### SET PROBLEM
Extract every line of the material below and reproduce it faithfully.

### THE RECORDS

§ §

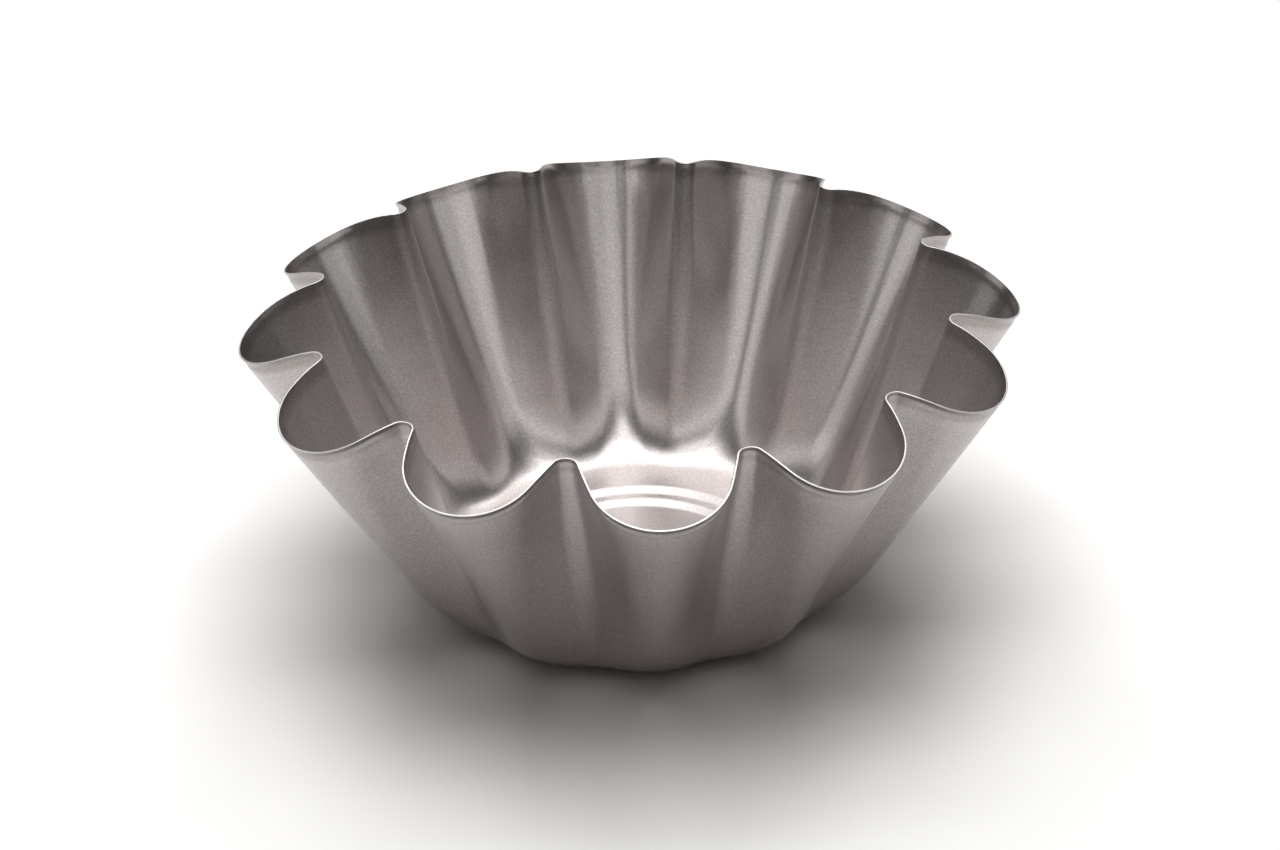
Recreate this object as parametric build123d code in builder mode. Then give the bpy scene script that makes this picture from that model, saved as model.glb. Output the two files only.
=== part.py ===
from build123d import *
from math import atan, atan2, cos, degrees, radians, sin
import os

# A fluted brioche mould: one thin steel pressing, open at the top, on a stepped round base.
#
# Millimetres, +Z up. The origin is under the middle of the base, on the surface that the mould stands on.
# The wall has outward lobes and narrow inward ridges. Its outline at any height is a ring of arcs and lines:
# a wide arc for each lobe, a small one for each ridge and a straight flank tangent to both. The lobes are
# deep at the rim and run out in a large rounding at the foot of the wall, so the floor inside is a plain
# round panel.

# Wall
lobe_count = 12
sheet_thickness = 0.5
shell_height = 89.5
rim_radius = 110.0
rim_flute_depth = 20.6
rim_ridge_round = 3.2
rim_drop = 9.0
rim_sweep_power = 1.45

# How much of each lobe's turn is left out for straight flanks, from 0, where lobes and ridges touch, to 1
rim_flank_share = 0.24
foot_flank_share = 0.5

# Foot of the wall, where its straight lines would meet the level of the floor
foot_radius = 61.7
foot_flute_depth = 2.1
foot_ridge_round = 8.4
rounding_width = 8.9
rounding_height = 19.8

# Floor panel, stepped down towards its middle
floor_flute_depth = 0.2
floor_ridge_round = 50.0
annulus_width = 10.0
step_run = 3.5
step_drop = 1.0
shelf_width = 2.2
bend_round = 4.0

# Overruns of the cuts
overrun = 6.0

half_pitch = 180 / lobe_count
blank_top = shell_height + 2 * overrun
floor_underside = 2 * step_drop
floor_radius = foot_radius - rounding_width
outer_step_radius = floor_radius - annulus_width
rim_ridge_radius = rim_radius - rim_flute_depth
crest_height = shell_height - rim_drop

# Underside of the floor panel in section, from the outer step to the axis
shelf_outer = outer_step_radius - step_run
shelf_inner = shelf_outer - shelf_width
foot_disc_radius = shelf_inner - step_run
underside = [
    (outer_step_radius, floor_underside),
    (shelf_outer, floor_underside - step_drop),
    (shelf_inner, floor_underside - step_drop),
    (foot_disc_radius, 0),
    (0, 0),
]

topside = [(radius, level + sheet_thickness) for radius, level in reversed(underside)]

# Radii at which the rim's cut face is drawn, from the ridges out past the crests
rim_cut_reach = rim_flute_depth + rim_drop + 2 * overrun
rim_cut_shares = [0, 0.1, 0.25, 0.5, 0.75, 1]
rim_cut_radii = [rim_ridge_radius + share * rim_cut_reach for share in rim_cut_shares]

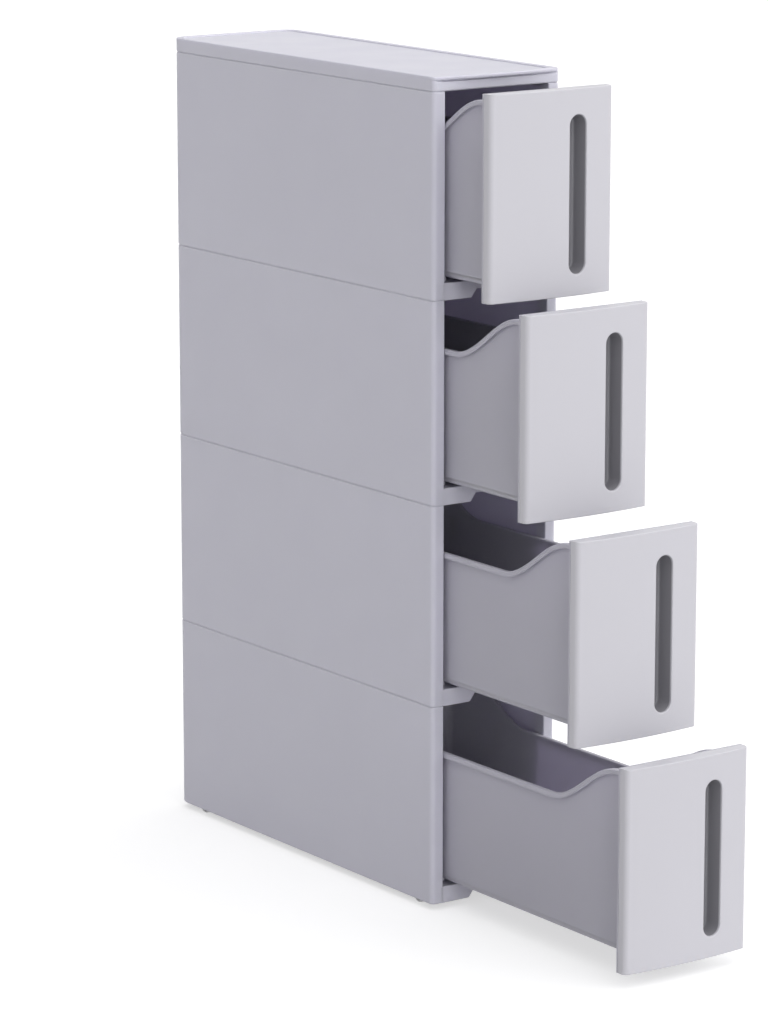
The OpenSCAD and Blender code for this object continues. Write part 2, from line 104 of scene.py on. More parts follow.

§ §

### SOLVED EXERCISE
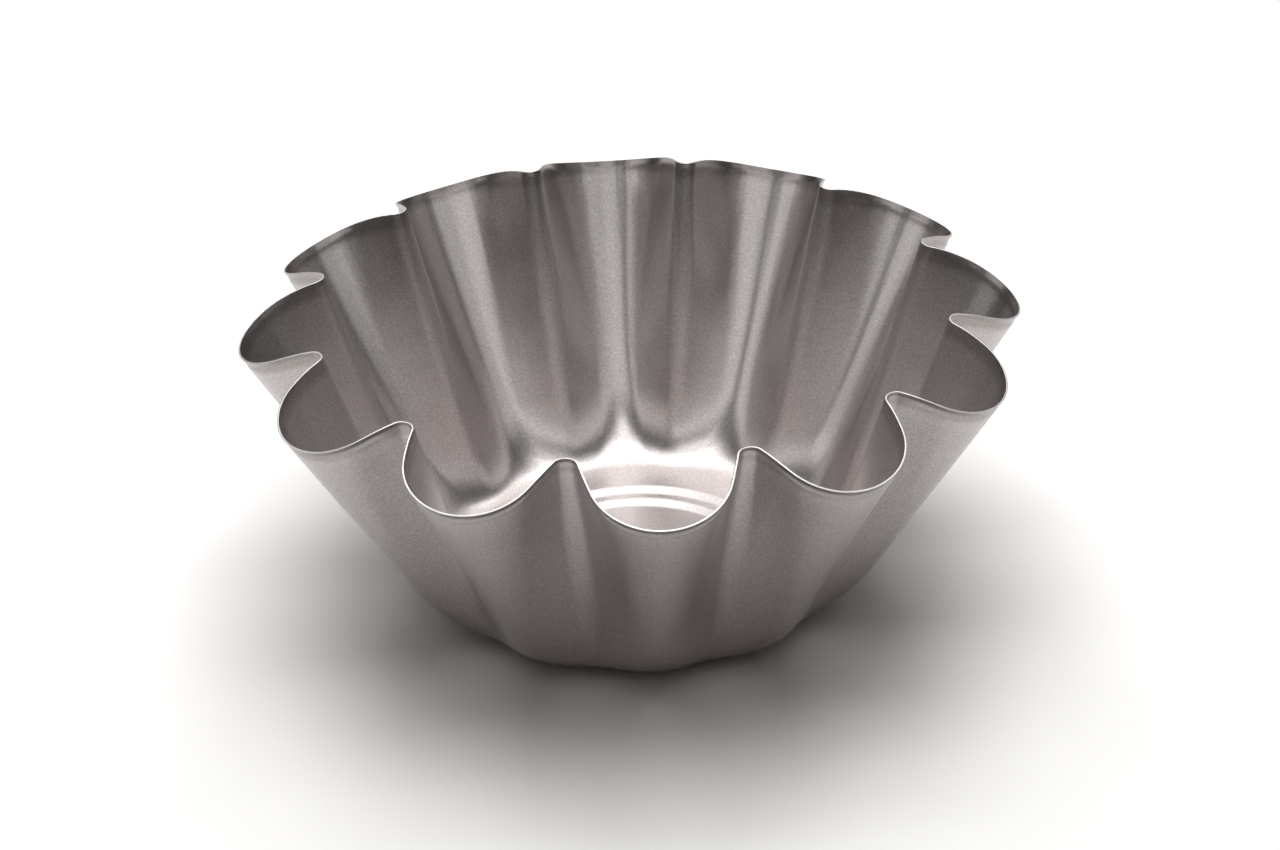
Recreate this object as parametric build123d code in builder mode. Then give the bpy scene script that makes this picture from that model, saved as model.glb. Output the two files only.
=== part.py ===
from build123d import *
from math import atan, atan2, cos, degrees, radians, sin
import os

# A fluted brioche mould: one thin steel pressing, open at the top, on a stepped round base.
#
# Millimetres, +Z up. The origin is under the middle of the base, on the surface that the mould stands on.
# The wall has outward lobes and narrow inward ridges. Its outline at any height is a ring of arcs and lines:
# a wide arc for each lobe, a small one for each ridge and a straight flank tangent to both. The lobes are
# deep at the rim and run out in a large rounding at the foot of the wall, so the floor inside is a plain
# round panel.

# Wall
lobe_count = 12
sheet_thickness = 0.5
shell_height = 89.5
rim_radius = 110.0
rim_flute_depth = 20.6
rim_ridge_round = 3.2
rim_drop = 9.0
rim_sweep_power = 1.45

# How much of each lobe's turn is left out for straight flanks, from 0, where lobes and ridges touch, to 1
rim_flank_share = 0.24
foot_flank_share = 0.5

# Foot of the wall, where its straight lines would meet the level of the floor
foot_radius = 61.7
foot_flute_depth = 2.1
foot_ridge_round = 8.4
rounding_width = 8.9
rounding_height = 19.8

# Floor panel, stepped down towards its middle
floor_flute_depth = 0.2
floor_ridge_round = 50.0
annulus_width = 10.0
step_run = 3.5
step_drop = 1.0
shelf_width = 2.2
bend_round = 4.0

# Overruns of the cuts
overrun = 6.0

half_pitch = 180 / lobe_count
blank_top = shell_height + 2 * overrun
floor_underside = 2 * step_drop
floor_radius = foot_radius - rounding_width
outer_step_radius = floor_radius - annulus_width
rim_ridge_radius = rim_radius - rim_flute_depth
crest_height = shell_height - rim_drop

# Underside of the floor panel in section, from the outer step to the axis
shelf_outer = outer_step_radius - step_run
shelf_inner = shelf_outer - shelf_width
foot_disc_radius = shelf_inner - step_run
underside = [
    (outer_step_radius, floor_underside),
    (shelf_outer, floor_underside - step_drop),
    (shelf_inner, floor_underside - step_drop),
    (foot_disc_radius, 0),
    (0, 0),
]

topside = [(radius, level + sheet_thickness) for radius, level in reversed(underside)]

# Radii at which the rim's cut face is drawn, from the ridges out past the crests
rim_cut_reach = rim_flute_depth + rim_drop + 2 * overrun
rim_cut_shares = [0, 0.1, 0.25, 0.5, 0.75, 1]
rim_cut_radii = [rim_ridge_radius + share * rim_cut_reach for share in rim_cut_shares]

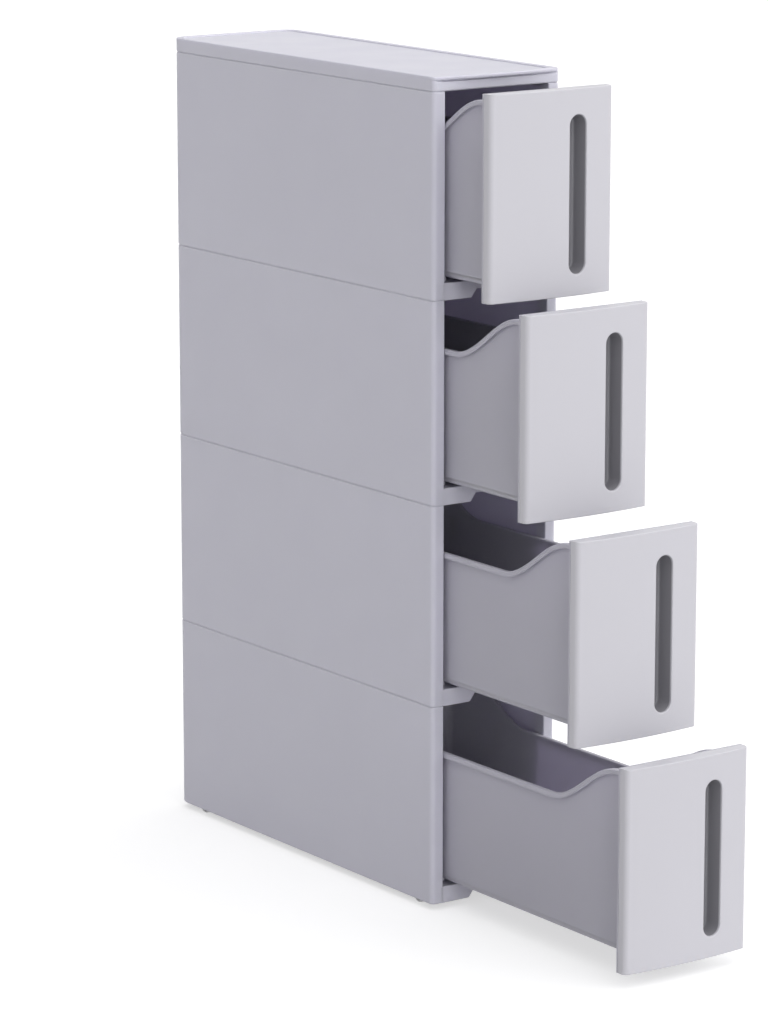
The OpenSCAD and Blender code for this object continues. Write part 2, from line 104 of scene.py on. More parts follow.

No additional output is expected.